Antioxidants and Phytonutrients
The interconnectedness of mind and body is further illustrated by a study published in the Journal of Current Neuropharmacology. Scientists noted that anxiety and depression could be triggered by a low antioxidant status, making the body and brain more vulnerable to free radicals. Oxidative damage of the brain affects the nervous system and can cause mental health issues. A diet packed with free-radical fighting antioxidants and phytonutrients is therefore essential for a healthy brain and a happy mood.

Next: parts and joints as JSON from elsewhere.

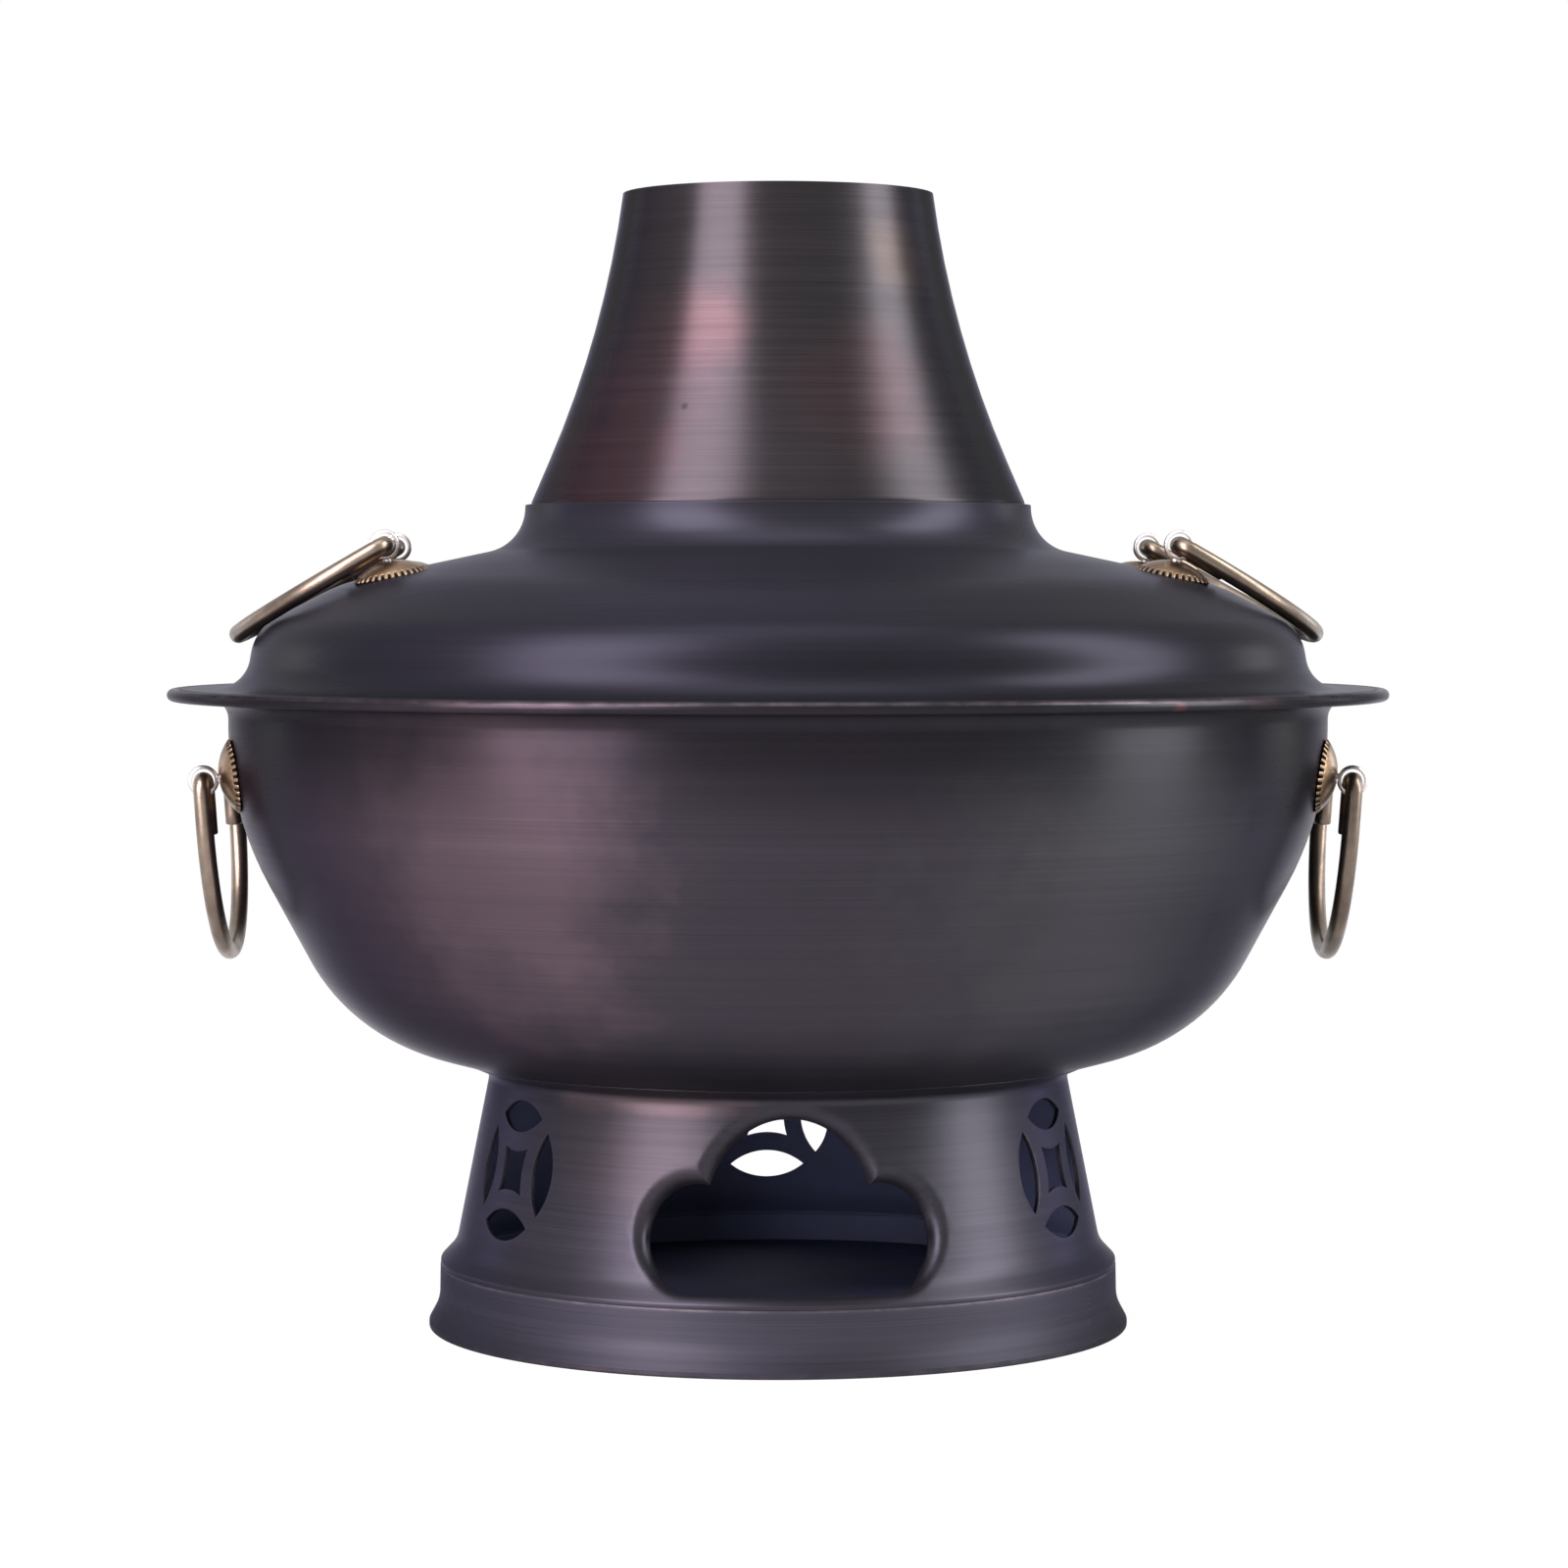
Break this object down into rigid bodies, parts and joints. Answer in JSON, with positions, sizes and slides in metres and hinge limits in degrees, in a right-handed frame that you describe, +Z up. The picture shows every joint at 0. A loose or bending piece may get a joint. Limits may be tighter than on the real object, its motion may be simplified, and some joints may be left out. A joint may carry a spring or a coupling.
{
  "type": "chimney hot pot",
  "caption": "Charcoal hot pot: ring-shaped bowl round a tapering chimney, lift-off lid, ring handles on scalloped rosettes, pierced stand with a cloud-shaped fire door.",
  "frame": {"origin": "centre of the foot's underside, on the surface that the pot stands on", "axes": "+Z up along the chimney, -Y towards the fire door side, +X and -X towards the handles"},
  "size_m": [0.35, 0.35, 0.326],
  "materials": {
    "bowl_copper": "spun copper with a dark antique patina, satin, worn bright on the rolled edge",
    "lid_copper": "spun copper with a blue-black antique patina, satin",
    "chimney_copper": "spun copper with a dark antique patina, fine turning lines",
    "stand_copper": "spun and pierced copper with a dark antique patina, satin",
    "flue_copper": "heat-darkened copper, dull",
    "grate_iron": "black cast iron, dull",
    "trim_brass": "antique brass, dark in the grooves",
    "handle_brass": "antique brass wire, polished where it is held"
  },
  "bodies": {
    "root": {"bowl_shell": "bowl_copper", "firebox": "flue_copper", "chimney": "chimney_copper", "grate": "grate_iron", "stand_shell": "stand_copper", "foot_ring": "stand_copper", "ash_floor": "stand_copper", "bowl_right_front_rosette": "trim_brass", "bowl_right_front_eye": "trim_brass", "bowl_right_back_rosette": "trim_brass", "bowl_right_back_eye": "trim_brass", "bowl_left_front_rosette": "trim_brass", "bowl_left_front_eye": "trim_brass", "bowl_left_back_rosette": "trim_brass", "bowl_left_back_eye": "trim_brass"},
    "lid": {"lid_shell": "lid_copper", "lid_right_front_rosette": "trim_brass", "lid_right_front_eye": "trim_brass", "lid_right_back_rosette": "trim_brass", "lid_right_back_eye": "trim_brass", "lid_left_front_rosette": "trim_brass", "lid_left_front_eye": "trim_brass", "lid_left_back_rosette": "trim_brass", "lid_left_back_eye": "trim_brass"},
    "bowl_right_handle": {"bowl_right_handle": "handle_brass"},
    "bowl_left_handle": {"bowl_left_handle": "handle_brass"},
    "lid_right_handle": {"lid_right_handle": "handle_brass"},
    "lid_left_handle": {"lid_left_handle": "handle_brass"}
  },
  "joints": [
    {"name": "lid_lift", "type": "slide", "parent": "root", "child": "lid", "axis": [0, 0, 1], "range_m": [0, 0.16]},
    {"name": "bowl_right_handle_swing", "type": "hinge", "parent": "root", "child": "bowl_right_handle", "pos_m": [0.16184, 0, 0.15836], "axis": [0, -1, 0], "range_deg": [-16, 149]},
    {"name": "bowl_left_handle_swing", "type": "hinge", "parent": "root", "child": "bowl_left_handle", "pos_m": [-0.16184, 0, 0.15836], "axis": [0, 1, 0], "range_deg": [-16, 149]},
    {"name": "lid_right_handle_swing", "type": "hinge", "parent": "lid", "child": "lid_right_handle", "pos_m": [0.11133, 0.00428, 0.2246], "axis": [0.0384, -0.9993, 0], "range_deg": [0, 165]},
    {"name": "lid_left_handle_swing", "type": "hinge", "parent": "lid", "child": "lid_left_handle", "pos_m": [-0.11133, -0.00428, 0.2246], "axis": [-0.0384, 0.9993, 0], "range_deg": [0, 165]}
  ]
}
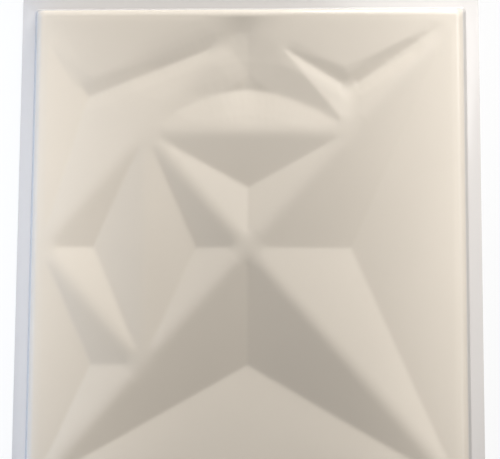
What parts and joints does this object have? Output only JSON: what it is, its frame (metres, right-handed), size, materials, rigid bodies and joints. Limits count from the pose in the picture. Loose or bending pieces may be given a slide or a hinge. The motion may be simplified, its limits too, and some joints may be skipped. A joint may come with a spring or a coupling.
{
  "type": "3d wall panel tile",
  "caption": "Moulded plastic wall panel tile with a faceted star relief on a raised field and a flat lip all round.",
  "frame": {"origin": "middle of the panel in plan, on the plane of the lip's back, which is the wall or floor that it rests on", "axes": "+Z out of the wall, through the relief; +Y up the wall, along the longer side; +X along the shorter side"},
  "size_m": [0.53, 0.59, 0.022],
  "materials": {
    "cream_plastic": "warm white rigid sheet, satin on the field and glossy on the lip"
  },
  "bodies": {
    "root": {"relief_panel": "cream_plastic"}
  },
  "joints": []
}
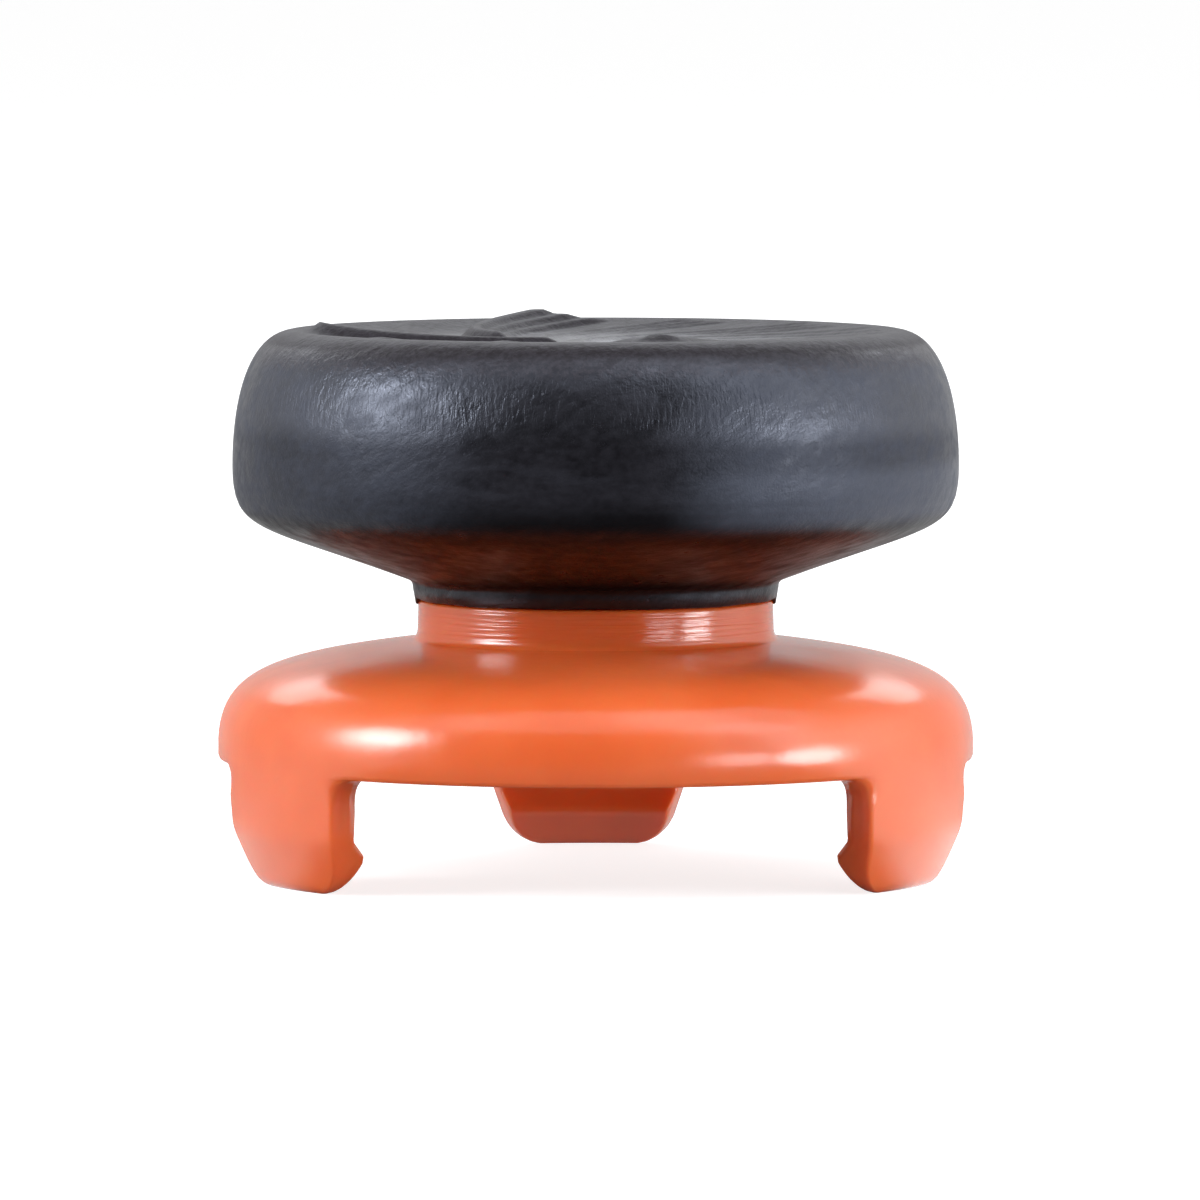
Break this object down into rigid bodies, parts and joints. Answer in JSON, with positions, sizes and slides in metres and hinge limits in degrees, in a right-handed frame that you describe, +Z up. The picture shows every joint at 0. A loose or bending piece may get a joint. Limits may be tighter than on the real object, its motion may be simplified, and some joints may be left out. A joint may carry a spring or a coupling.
{
  "type": "controller thumb grip",
  "caption": "Raised thumb grip: an orange plastic clip with hooked prongs under a thick black rubber head with a curved tread, pressed over the cap of a game controller's thumb stick.",
  "frame": {"origin": "centre of the circle that the three prong tips stand on", "axes": "+Z up the grip's own axis, from the prong tips to the thumb face; -Y towards the middle of one gap between two prongs, +Y towards the third prong"},
  "size_m": [0.021, 0.021, 0.0154],
  "materials": {
    "clip_plastic": "semi-gloss moulded, slightly translucent orange",
    "head_rubber": "matte charcoal rubber with a faint dusty bloom"
  },
  "bodies": {
    "root": {"clip_base": "clip_plastic", "rubber_head": "head_rubber"}
  },
  "joints": []
}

• Include at least one or two portions of fruits or vegetables at every meal.
• Make a breakfast smoothie – it’s a great way of eating lots of veggies in one go. (recipes here)
• Eat a rainbow every day to include as many of Mother Nature’s nutrients as you can.
• Add spices and herbs like ginger, turmeric, garlic, oregano and rosemary to your dishes. They all contain health boosting antioxidants.
And Finally, Cacao
Who hasn’t reached for that bar of chocolate when they’re feeling down? Well, there’s good reason for this: cacao really can boost your mood thanks to its high content of tryptophan. It also contains theobromine, a mild stimulant similar to caffeine but without the side effects. And as if that wasn’t enough, raw cacao contains a healthy dose of antioxidants.
• Not all chocolate is created equal—the trick is to choose the right kind. Choose dark varieties with little added sugar. Or, better still, opt for raw organic chocolate sweetened with coconut sugar.
• Try cacao nibs. These can be added to your recipes instead of chocolate chips, sprinkled on top of muesli or mixed into a home-made trail mix for a healthy chocolatey snack.
• Swap your coffee break for a cup of homemade hot chocolate. Mix up you own blend by combining raw cacao powder with vanilla, cinnamon, maca or a spice of your choice. Mix up a tablespoon of this with a splash of plant-milk (almond, rice, hemp, oat, organic soy), and a little maple syrup, honey or coconut sugar for sweetness, top up with hot water and enjoy a warming drink that will boost your energy and soothe your mood.
Seasonal Affective Disorder (SAD)
And that mug of hot chocolate will also help you overcome seasonal affective disorder. SAD is a type of depression characterized by low mood, a feeling of hopelessness and social withdrawal, and caused by the lack of light during autumn and winter months. Spending more time outside, for example going for regular walks, can significantly help with this, as can including the foods listed in this article.
Banish Stress with Calming Foods
Anxiety can affect all of us, and our modern lifestyles can make things worse. The good news is that you don’t have to put up with it or rush to the medicine cabinet. Mother Nature’s closet is packed with anti-stress foods that will calm you down and help put a smile on your face! By reducing the amount of processed foods and stimulants in our diet, and opting instead for natural, plant-based foods, you can free yourself from anxiety and depression naturally. Let healthy food lift your mood!